§ **Instructions for the task**: Write out the whole listing again, exactly.

Start

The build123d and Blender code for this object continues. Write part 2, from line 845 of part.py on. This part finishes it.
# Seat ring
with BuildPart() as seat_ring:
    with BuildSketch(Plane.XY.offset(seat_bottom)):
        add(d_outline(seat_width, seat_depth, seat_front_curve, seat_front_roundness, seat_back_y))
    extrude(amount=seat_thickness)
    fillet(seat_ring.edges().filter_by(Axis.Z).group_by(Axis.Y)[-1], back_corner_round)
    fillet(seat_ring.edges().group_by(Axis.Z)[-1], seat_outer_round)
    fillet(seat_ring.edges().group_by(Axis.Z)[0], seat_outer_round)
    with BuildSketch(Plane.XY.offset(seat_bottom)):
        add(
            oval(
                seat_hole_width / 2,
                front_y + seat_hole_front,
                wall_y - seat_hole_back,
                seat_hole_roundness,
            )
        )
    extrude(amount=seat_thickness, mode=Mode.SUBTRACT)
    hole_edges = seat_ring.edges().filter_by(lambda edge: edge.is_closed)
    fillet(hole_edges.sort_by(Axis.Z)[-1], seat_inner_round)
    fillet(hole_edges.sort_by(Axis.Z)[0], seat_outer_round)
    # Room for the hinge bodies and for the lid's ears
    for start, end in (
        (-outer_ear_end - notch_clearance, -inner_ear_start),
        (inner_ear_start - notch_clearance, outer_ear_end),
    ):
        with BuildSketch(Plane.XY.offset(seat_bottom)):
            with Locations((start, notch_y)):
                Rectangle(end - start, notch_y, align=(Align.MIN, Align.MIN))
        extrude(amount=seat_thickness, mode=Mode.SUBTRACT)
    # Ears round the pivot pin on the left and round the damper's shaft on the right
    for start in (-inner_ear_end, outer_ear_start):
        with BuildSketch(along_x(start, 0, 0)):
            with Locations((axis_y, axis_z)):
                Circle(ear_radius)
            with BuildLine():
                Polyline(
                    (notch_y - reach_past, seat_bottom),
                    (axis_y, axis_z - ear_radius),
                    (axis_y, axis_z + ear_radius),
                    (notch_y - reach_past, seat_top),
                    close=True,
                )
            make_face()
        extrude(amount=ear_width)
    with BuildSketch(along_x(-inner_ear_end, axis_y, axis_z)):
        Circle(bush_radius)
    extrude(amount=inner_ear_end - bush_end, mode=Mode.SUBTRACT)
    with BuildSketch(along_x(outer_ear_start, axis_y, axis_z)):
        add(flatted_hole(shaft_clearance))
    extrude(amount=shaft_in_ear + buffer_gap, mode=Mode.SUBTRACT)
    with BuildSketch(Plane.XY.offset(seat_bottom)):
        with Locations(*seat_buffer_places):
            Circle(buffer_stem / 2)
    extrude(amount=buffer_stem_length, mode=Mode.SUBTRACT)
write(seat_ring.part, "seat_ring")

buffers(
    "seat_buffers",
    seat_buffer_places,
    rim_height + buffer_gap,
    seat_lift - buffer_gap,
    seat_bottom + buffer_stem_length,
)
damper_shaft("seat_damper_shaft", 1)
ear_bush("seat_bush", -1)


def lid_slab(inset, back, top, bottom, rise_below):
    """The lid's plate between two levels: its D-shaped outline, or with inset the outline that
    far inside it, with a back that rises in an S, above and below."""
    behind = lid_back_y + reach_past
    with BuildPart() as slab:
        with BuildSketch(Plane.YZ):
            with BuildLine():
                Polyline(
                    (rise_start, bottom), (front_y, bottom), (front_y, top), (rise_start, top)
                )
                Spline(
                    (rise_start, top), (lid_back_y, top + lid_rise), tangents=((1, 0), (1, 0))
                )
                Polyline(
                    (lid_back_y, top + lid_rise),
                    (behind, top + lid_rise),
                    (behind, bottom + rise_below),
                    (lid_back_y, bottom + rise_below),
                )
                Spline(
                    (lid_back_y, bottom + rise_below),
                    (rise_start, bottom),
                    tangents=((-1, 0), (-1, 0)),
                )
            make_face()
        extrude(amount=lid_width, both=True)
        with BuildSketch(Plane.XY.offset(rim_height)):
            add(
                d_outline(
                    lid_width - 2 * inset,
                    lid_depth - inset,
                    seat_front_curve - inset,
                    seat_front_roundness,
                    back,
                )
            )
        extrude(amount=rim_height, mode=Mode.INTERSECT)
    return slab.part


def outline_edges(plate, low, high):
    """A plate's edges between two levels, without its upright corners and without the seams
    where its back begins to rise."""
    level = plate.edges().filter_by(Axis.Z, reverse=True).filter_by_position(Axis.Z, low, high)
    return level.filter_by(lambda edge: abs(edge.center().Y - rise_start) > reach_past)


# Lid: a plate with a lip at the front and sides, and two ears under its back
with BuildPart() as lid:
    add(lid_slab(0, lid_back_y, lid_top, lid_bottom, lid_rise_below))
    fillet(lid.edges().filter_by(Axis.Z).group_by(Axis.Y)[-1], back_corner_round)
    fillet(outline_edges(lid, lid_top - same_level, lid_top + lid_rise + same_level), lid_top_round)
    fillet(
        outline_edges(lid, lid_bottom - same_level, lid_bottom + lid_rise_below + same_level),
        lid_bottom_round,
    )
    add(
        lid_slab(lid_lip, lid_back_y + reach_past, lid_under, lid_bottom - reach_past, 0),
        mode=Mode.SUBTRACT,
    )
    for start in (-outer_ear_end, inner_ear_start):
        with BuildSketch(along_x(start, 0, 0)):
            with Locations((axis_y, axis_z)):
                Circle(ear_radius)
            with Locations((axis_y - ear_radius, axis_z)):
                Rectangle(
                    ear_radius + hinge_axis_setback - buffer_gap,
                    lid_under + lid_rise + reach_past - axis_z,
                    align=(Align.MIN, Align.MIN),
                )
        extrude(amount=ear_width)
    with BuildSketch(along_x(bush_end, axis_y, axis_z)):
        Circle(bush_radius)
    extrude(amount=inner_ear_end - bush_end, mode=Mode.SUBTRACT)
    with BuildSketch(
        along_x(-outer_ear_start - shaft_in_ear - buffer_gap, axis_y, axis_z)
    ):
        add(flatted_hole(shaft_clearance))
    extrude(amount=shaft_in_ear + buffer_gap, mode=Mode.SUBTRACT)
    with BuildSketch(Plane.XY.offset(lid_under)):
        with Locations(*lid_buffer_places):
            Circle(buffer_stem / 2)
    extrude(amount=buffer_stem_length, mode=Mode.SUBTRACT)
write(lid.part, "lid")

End

§ **Task answer**:
The build123d and Blender code for this object continues. Write part 2, from line 845 of part.py on. This part finishes it.
# Seat ring
with BuildPart() as seat_ring:
    with BuildSketch(Plane.XY.offset(seat_bottom)):
        add(d_outline(seat_width, seat_depth, seat_front_curve, seat_front_roundness, seat_back_y))
    extrude(amount=seat_thickness)
    fillet(seat_ring.edges().filter_by(Axis.Z).group_by(Axis.Y)[-1], back_corner_round)
    fillet(seat_ring.edges().group_by(Axis.Z)[-1], seat_outer_round)
    fillet(seat_ring.edges().group_by(Axis.Z)[0], seat_outer_round)
    with BuildSketch(Plane.XY.offset(seat_bottom)):
        add(
            oval(
                seat_hole_width / 2,
                front_y + seat_hole_front,
                wall_y - seat_hole_back,
                seat_hole_roundness,
            )
        )
    extrude(amount=seat_thickness, mode=Mode.SUBTRACT)
    hole_edges = seat_ring.edges().filter_by(lambda edge: edge.is_closed)
    fillet(hole_edges.sort_by(Axis.Z)[-1], seat_inner_round)
    fillet(hole_edges.sort_by(Axis.Z)[0], seat_outer_round)
    # Room for the hinge bodies and for the lid's ears
    for start, end in (
        (-outer_ear_end - notch_clearance, -inner_ear_start),
        (inner_ear_start - notch_clearance, outer_ear_end),
    ):
        with BuildSketch(Plane.XY.offset(seat_bottom)):
            with Locations((start, notch_y)):
                Rectangle(end - start, notch_y, align=(Align.MIN, Align.MIN))
        extrude(amount=seat_thickness, mode=Mode.SUBTRACT)
    # Ears round the pivot pin on the left and round the damper's shaft on the right
    for start in (-inner_ear_end, outer_ear_start):
        with BuildSketch(along_x(start, 0, 0)):
            with Locations((axis_y, axis_z)):
                Circle(ear_radius)
            with BuildLine():
                Polyline(
                    (notch_y - reach_past, seat_bottom),
                    (axis_y, axis_z - ear_radius),
                    (axis_y, axis_z + ear_radius),
                    (notch_y - reach_past, seat_top),
                    close=True,
                )
            make_face()
        extrude(amount=ear_width)
    with BuildSketch(along_x(-inner_ear_end, axis_y, axis_z)):
        Circle(bush_radius)
    extrude(amount=inner_ear_end - bush_end, mode=Mode.SUBTRACT)
    with BuildSketch(along_x(outer_ear_start, axis_y, axis_z)):
        add(flatted_hole(shaft_clearance))
    extrude(amount=shaft_in_ear + buffer_gap, mode=Mode.SUBTRACT)
    with BuildSketch(Plane.XY.offset(seat_bottom)):
        with Locations(*seat_buffer_places):
            Circle(buffer_stem / 2)
    extrude(amount=buffer_stem_length, mode=Mode.SUBTRACT)
write(seat_ring.part, "seat_ring")

buffers(
    "seat_buffers",
    seat_buffer_places,
    rim_height + buffer_gap,
    seat_lift - buffer_gap,
    seat_bottom + buffer_stem_length,
)
damper_shaft("seat_damper_shaft", 1)
ear_bush("seat_bush", -1)


def lid_slab(inset, back, top, bottom, rise_below):
    """The lid's plate between two levels: its D-shaped outline, or with inset the outline that
    far inside it, with a back that rises in an S, above and below."""
    behind = lid_back_y + reach_past
    with BuildPart() as slab:
        with BuildSketch(Plane.YZ):
            with BuildLine():
                Polyline(
                    (rise_start, bottom), (front_y, bottom), (front_y, top), (rise_start, top)
                )
                Spline(
                    (rise_start, top), (lid_back_y, top + lid_rise), tangents=((1, 0), (1, 0))
                )
                Polyline(
                    (lid_back_y, top + lid_rise),
                    (behind, top + lid_rise),
                    (behind, bottom + rise_below),
                    (lid_back_y, bottom + rise_below),
                )
                Spline(
                    (lid_back_y, bottom + rise_below),
                    (rise_start, bottom),
                    tangents=((-1, 0), (-1, 0)),
                )
            make_face()
        extrude(amount=lid_width, both=True)
        with BuildSketch(Plane.XY.offset(rim_height)):
            add(
                d_outline(
                    lid_width - 2 * inset,
                    lid_depth - inset,
                    seat_front_curve - inset,
                    seat_front_roundness,
                    back,
                )
            )
        extrude(amount=rim_height, mode=Mode.INTERSECT)
    return slab.part


def outline_edges(plate, low, high):
    """A plate's edges between two levels, without its upright corners and without the seams
    where its back begins to rise."""
    level = plate.edges().filter_by(Axis.Z, reverse=True).filter_by_position(Axis.Z, low, high)
    return level.filter_by(lambda edge: abs(edge.center().Y - rise_start) > reach_past)


# Lid: a plate with a lip at the front and sides, and two ears under its back
with BuildPart() as lid:
    add(lid_slab(0, lid_back_y, lid_top, lid_bottom, lid_rise_below))
    fillet(lid.edges().filter_by(Axis.Z).group_by(Axis.Y)[-1], back_corner_round)
    fillet(outline_edges(lid, lid_top - same_level, lid_top + lid_rise + same_level), lid_top_round)
    fillet(
        outline_edges(lid, lid_bottom - same_level, lid_bottom + lid_rise_below + same_level),
        lid_bottom_round,
    )
    add(
        lid_slab(lid_lip, lid_back_y + reach_past, lid_under, lid_bottom - reach_past, 0),
        mode=Mode.SUBTRACT,
    )
    for start in (-outer_ear_end, inner_ear_start):
        with BuildSketch(along_x(start, 0, 0)):
            with Locations((axis_y, axis_z)):
                Circle(ear_radius)
            with Locations((axis_y - ear_radius, axis_z)):
                Rectangle(
                    ear_radius + hinge_axis_setback - buffer_gap,
                    lid_under + lid_rise + reach_past - axis_z,
                    align=(Align.MIN, Align.MIN),
                )
        extrude(amount=ear_width)
    with BuildSketch(along_x(bush_end, axis_y, axis_z)):
        Circle(bush_radius)
    extrude(amount=inner_ear_end - bush_end, mode=Mode.SUBTRACT)
    with BuildSketch(
        along_x(-outer_ear_start - shaft_in_ear - buffer_gap, axis_y, axis_z)
    ):
        add(flatted_hole(shaft_clearance))
    extrude(amount=shaft_in_ear + buffer_gap, mode=Mode.SUBTRACT)
    with BuildSketch(Plane.XY.offset(lid_under)):
        with Locations(*lid_buffer_places):
            Circle(buffer_stem / 2)
    extrude(amount=buffer_stem_length, mode=Mode.SUBTRACT)
write(lid.part, "lid")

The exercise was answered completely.